In the open letter, Director Peter Facey contended that restricting voting to the Parliamentary Party would result in leadership selection by a group he characterised as "overwhelmingly white, male and from the South of England", and proposed "primary-style" elections involving Conservative-supporting members of the public. The organisation argued that such reforms would require leadership contenders to engage with "the public at large" rather than conduct "a conversation with itself", which it claimed would help recruit new activists and focus debate on "what is good for the country".

In 2000, Nick Cohen wrote in the New Statesman predicting that the NPN would merge with Make Votes Count and Charter 88. At the 2003 AGM, Nina Temple and others attempted to steer the organisation toward its democratic socialist origins.

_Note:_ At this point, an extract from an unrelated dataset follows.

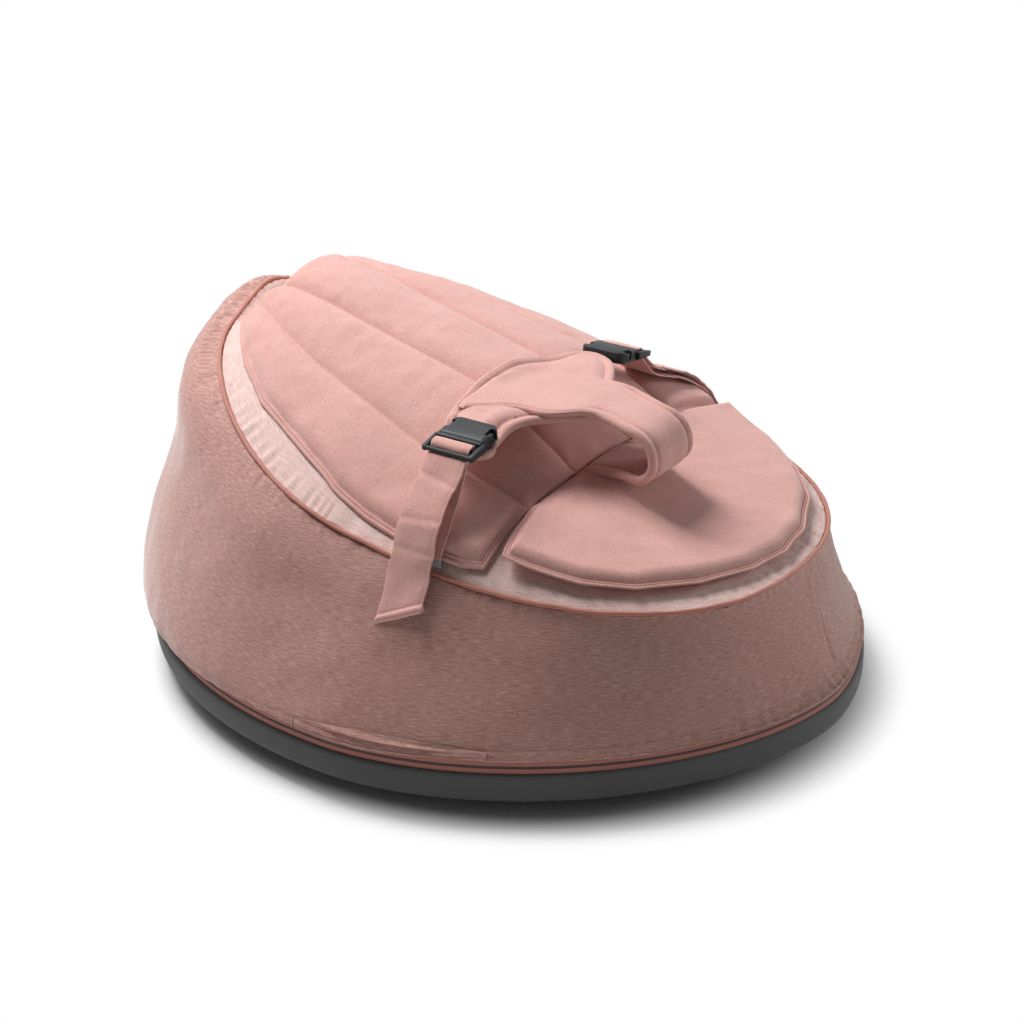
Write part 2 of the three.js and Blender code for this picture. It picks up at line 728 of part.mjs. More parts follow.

Had this succeeded, the organisation might have joined the Compass pressure group.

The NPN was based at 6 Cynthia Street, Islington, London. According to a 2000 report by Nick Cohen in the New Statesman, the organisation owned assets worth £3.5 million, including a four-storey office building in Islington, a property company called Rodell, and a former party office in the Midlands. These assets were reported to have originated from Soviet subsidies to the Communist Party of Great Britain.

==Merger==
In November 2007, the NPN, then directed by Peter Facey, merged with Charter 88 to form Unlock Democracy. The NPN's contribution to this merger was primarily financial, reflecting Charter 88's difficult financial situation. The NPN's slogan "connecting people and politics" was retained by the new organisation.